◆ **Dataset records**
━━━━

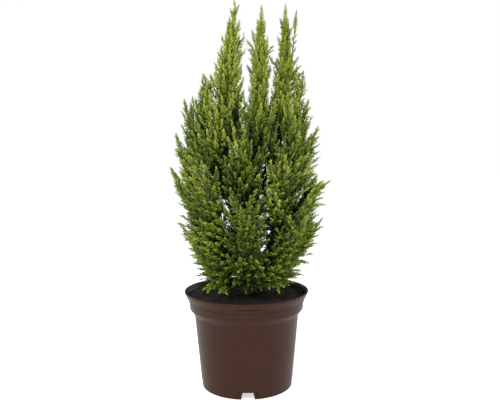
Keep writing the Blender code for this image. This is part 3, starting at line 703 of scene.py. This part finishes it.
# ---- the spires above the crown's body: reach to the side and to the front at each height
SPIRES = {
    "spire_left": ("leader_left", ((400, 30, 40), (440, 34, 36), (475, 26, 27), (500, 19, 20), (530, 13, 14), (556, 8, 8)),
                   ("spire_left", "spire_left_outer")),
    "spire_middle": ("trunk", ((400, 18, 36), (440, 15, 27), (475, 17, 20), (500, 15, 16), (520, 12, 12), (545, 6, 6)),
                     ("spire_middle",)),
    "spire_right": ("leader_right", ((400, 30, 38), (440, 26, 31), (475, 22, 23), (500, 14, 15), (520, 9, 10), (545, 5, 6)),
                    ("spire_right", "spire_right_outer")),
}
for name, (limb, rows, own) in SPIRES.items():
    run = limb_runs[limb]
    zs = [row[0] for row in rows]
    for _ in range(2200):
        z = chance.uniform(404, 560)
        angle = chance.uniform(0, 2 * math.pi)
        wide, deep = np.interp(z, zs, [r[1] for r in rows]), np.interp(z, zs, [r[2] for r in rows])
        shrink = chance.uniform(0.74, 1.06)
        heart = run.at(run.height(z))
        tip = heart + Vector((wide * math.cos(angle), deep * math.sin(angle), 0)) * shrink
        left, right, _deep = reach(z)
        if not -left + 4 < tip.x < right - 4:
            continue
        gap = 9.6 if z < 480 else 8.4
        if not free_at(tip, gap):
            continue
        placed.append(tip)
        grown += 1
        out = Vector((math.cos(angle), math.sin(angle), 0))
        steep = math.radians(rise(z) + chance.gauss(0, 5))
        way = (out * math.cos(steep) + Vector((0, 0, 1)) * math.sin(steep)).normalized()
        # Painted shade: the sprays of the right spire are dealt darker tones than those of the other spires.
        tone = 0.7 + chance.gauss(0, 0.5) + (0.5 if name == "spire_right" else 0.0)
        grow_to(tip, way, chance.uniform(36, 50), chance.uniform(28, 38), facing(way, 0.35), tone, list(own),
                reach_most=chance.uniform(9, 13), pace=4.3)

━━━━

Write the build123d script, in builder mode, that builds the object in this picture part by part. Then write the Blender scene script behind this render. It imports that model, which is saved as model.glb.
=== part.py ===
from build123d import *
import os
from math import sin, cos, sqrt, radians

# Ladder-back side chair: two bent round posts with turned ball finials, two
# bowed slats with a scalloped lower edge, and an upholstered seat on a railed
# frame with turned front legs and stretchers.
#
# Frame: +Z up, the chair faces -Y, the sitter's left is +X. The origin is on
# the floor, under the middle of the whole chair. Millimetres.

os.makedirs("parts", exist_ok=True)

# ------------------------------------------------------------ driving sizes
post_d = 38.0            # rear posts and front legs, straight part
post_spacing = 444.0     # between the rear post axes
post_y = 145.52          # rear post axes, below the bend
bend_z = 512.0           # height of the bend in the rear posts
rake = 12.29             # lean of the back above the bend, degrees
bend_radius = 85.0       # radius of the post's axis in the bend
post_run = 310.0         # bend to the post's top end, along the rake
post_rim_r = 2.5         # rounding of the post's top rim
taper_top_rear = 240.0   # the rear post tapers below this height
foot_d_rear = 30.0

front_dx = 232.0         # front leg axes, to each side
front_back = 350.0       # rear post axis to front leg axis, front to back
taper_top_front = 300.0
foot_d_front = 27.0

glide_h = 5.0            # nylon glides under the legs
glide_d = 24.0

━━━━

◆ **What to produce**
Filter the records for lines holding the string "this". Copy each one.

◆ **Solution to the exercise**
Keep writing the Blender code for this image. This is part 3, starting at line 703 of scene.py. This part finishes it.
Write the build123d script, in builder mode, that builds the object in this picture part by part. Then write the Blender scene script behind this render. It imports that model, which is saved as model.glb.
taper_top_rear = 240.0   # the rear post tapers below this height